__RECORDS TO PROCESS__:
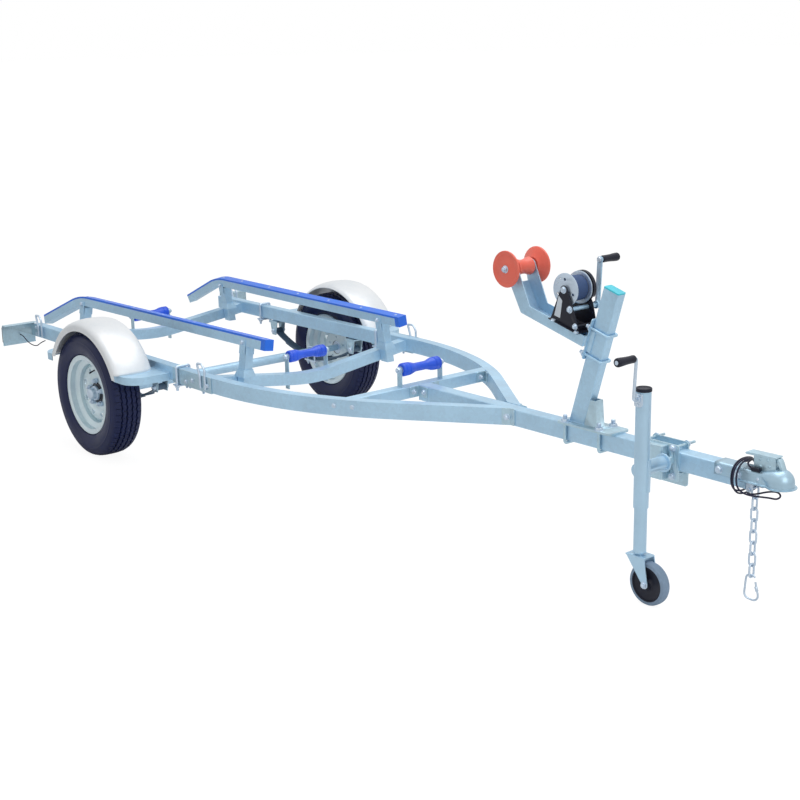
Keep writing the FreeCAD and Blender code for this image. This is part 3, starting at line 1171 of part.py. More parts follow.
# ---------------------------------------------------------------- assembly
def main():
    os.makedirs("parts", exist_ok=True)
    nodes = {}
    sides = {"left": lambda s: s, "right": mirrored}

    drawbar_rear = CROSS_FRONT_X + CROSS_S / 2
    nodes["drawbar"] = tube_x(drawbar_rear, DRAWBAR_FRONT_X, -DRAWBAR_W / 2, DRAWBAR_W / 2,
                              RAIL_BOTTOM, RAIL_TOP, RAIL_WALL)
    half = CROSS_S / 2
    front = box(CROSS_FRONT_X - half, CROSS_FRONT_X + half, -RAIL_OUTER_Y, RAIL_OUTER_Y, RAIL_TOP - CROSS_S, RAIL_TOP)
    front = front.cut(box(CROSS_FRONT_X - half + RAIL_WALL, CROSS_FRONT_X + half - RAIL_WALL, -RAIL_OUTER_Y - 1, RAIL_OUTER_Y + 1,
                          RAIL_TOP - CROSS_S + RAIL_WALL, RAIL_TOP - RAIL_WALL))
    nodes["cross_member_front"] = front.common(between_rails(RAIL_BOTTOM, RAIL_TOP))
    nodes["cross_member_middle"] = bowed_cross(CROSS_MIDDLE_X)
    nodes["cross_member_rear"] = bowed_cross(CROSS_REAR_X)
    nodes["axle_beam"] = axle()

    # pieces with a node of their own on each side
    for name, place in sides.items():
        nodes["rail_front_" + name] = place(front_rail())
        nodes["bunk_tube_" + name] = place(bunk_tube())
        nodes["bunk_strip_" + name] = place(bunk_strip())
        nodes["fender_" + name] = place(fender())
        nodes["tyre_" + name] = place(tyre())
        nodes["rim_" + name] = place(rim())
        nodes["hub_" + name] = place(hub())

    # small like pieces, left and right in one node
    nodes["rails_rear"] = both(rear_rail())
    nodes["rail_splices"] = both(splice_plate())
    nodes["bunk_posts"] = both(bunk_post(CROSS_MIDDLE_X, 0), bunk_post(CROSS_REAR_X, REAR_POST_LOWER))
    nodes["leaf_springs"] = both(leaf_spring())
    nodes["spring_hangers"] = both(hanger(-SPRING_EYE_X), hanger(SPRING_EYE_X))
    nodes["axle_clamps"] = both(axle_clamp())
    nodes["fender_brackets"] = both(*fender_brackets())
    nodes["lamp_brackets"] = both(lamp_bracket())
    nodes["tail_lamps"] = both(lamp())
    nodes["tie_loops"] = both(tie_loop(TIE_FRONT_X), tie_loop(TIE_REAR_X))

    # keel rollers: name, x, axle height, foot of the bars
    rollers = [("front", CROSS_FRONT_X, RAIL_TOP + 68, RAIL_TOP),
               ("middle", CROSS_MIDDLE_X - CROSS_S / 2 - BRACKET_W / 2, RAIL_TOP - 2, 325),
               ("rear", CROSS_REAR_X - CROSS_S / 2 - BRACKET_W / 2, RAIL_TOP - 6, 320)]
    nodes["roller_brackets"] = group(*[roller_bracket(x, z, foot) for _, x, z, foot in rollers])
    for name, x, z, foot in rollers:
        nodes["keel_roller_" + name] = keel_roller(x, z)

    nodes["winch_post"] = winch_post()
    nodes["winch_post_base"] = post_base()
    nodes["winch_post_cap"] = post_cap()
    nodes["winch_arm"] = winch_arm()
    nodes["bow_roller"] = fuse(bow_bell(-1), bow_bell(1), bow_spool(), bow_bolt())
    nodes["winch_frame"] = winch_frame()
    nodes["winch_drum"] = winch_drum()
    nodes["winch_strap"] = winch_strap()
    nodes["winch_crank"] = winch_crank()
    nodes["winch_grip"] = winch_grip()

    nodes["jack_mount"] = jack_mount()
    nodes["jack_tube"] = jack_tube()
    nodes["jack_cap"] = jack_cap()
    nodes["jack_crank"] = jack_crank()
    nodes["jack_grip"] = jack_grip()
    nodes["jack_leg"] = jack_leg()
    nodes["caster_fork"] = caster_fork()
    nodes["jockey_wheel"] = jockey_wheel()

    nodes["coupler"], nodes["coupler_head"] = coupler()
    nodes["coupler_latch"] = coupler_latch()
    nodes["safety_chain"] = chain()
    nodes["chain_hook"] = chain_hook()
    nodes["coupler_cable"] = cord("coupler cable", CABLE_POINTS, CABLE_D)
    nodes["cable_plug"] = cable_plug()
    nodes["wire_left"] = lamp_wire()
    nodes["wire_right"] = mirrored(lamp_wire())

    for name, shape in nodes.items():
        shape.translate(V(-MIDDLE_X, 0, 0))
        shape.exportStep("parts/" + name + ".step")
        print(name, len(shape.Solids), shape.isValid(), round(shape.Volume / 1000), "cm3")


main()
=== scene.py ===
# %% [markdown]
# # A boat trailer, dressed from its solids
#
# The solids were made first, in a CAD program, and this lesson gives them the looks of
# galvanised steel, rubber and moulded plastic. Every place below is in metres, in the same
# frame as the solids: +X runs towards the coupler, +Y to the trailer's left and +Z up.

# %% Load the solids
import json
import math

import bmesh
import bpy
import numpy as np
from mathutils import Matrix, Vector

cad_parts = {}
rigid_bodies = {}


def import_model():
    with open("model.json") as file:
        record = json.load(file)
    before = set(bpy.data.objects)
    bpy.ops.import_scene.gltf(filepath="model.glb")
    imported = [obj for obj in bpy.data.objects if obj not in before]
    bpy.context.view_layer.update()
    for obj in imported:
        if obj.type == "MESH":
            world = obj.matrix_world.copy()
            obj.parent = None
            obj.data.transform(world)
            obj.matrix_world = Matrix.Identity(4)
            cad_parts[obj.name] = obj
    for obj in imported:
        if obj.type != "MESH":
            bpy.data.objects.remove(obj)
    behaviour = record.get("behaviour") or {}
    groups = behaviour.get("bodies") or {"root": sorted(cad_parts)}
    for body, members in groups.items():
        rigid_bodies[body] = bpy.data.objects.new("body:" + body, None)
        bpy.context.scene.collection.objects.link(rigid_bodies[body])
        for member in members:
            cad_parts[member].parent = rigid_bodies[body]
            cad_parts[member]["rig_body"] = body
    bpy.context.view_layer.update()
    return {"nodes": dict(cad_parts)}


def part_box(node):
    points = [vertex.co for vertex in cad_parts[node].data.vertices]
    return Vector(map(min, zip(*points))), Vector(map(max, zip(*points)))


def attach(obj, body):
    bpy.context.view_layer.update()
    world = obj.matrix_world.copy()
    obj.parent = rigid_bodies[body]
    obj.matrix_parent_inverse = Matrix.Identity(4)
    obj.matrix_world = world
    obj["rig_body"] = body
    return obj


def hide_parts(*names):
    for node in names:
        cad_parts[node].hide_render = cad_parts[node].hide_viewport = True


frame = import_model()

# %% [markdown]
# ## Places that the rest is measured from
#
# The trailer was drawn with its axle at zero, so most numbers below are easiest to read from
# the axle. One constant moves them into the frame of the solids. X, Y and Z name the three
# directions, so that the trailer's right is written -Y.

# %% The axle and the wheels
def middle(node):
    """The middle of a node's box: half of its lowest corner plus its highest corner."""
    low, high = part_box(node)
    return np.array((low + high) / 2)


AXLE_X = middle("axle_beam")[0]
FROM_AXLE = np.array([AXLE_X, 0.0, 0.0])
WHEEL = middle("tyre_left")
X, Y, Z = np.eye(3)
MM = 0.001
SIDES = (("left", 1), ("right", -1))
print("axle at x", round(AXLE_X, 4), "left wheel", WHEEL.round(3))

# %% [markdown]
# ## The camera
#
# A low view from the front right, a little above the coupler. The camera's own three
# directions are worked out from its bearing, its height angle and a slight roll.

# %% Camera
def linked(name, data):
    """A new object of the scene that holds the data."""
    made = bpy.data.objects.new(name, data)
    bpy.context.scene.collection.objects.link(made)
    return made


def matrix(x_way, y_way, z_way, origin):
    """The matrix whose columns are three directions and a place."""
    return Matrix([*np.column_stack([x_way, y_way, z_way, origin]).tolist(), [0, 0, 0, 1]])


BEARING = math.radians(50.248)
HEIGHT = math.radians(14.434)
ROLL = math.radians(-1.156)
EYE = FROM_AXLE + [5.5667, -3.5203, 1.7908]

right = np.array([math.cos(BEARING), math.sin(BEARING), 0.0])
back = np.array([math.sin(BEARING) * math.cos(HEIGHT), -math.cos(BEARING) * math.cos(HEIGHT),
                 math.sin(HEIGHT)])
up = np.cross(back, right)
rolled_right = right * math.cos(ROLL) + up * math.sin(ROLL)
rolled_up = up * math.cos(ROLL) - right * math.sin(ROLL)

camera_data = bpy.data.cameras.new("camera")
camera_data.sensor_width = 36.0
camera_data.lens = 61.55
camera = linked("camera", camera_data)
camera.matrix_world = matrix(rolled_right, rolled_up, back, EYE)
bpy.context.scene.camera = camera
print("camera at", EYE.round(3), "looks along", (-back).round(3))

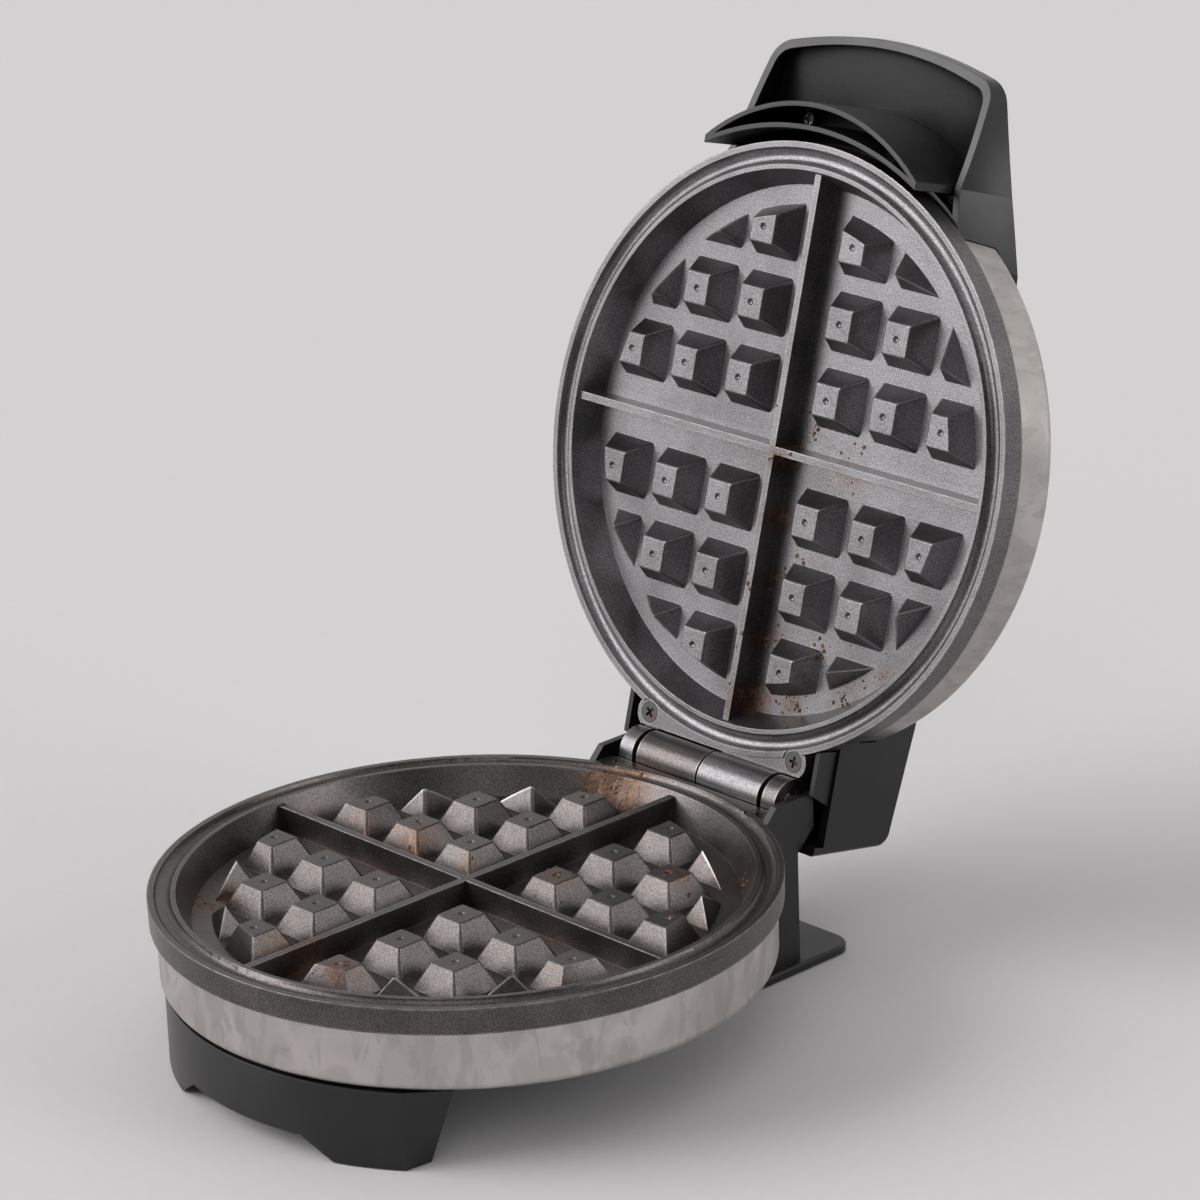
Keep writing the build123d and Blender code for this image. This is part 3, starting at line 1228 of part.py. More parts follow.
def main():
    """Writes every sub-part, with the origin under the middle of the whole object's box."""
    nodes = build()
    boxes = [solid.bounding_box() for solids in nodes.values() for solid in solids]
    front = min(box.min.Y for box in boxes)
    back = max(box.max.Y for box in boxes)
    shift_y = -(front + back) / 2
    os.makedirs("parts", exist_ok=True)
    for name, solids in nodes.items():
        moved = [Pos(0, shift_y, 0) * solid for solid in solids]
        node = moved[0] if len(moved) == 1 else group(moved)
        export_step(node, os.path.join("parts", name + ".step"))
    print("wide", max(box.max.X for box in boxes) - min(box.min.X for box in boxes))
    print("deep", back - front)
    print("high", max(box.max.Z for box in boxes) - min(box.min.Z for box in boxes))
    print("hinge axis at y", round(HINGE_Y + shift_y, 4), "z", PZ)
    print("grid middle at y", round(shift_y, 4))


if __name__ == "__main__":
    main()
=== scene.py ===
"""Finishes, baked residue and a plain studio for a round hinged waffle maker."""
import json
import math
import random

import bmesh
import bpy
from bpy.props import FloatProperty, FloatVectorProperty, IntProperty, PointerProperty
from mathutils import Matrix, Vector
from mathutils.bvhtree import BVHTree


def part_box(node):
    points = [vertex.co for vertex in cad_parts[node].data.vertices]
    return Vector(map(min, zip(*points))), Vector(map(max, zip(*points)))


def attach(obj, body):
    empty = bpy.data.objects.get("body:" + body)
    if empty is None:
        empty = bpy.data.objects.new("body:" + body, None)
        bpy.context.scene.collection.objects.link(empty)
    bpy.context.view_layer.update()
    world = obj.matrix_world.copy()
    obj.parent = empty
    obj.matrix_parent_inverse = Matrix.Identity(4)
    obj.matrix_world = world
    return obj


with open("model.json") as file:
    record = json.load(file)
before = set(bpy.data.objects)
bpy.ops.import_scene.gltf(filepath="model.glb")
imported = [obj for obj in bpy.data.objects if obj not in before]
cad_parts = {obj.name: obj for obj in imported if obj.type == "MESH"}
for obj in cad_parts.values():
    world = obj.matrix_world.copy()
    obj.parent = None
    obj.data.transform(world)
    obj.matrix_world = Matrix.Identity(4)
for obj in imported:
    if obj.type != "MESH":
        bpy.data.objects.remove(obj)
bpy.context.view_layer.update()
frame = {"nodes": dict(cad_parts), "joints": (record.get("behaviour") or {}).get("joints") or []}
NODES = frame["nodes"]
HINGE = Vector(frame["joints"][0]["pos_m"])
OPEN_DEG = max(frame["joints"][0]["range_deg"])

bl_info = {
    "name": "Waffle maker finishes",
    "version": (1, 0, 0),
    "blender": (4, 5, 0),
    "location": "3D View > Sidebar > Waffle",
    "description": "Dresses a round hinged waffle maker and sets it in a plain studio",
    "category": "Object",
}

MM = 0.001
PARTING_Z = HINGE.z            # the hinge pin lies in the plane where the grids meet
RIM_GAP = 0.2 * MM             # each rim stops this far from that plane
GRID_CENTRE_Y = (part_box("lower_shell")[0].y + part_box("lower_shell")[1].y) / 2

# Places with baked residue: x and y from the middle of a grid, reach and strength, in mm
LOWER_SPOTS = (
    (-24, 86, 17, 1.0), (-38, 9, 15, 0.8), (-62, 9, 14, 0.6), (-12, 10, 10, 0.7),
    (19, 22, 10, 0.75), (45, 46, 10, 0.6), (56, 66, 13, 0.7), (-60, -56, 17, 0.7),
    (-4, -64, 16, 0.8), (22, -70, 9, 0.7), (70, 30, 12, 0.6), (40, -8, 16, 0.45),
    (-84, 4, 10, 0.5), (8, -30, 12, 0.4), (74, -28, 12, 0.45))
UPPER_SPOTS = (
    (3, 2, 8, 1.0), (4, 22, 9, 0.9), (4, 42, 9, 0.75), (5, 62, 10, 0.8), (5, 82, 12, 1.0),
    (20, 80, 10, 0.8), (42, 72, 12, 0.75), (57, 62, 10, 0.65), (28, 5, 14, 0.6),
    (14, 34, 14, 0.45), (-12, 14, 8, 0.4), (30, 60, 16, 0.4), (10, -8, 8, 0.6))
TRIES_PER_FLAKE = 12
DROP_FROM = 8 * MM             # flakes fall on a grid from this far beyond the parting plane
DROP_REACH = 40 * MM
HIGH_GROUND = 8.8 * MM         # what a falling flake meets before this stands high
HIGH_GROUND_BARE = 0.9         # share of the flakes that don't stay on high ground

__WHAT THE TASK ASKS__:
Retype, word for word, every line from the line with "Keep writing the build123d" to the line with "import random", inclusive. Add nothing.

__TASK RESPONSE__:
Keep writing the build123d and Blender code for this image. This is part 3, starting at line 1228 of part.py. More parts follow.
def main():
    """Writes every sub-part, with the origin under the middle of the whole object's box."""
    nodes = build()
    boxes = [solid.bounding_box() for solids in nodes.values() for solid in solids]
    front = min(box.min.Y for box in boxes)
    back = max(box.max.Y for box in boxes)
    shift_y = -(front + back) / 2
    os.makedirs("parts", exist_ok=True)
    for name, solids in nodes.items():
        moved = [Pos(0, shift_y, 0) * solid for solid in solids]
        node = moved[0] if len(moved) == 1 else group(moved)
        export_step(node, os.path.join("parts", name + ".step"))
    print("wide", max(box.max.X for box in boxes) - min(box.min.X for box in boxes))
    print("deep", back - front)
    print("high", max(box.max.Z for box in boxes) - min(box.min.Z for box in boxes))
    print("hinge axis at y", round(HINGE_Y + shift_y, 4), "z", PZ)
    print("grid middle at y", round(shift_y, 4))


if __name__ == "__main__":
    main()
=== scene.py ===
"""Finishes, baked residue and a plain studio for a round hinged waffle maker."""
import json
import math
import random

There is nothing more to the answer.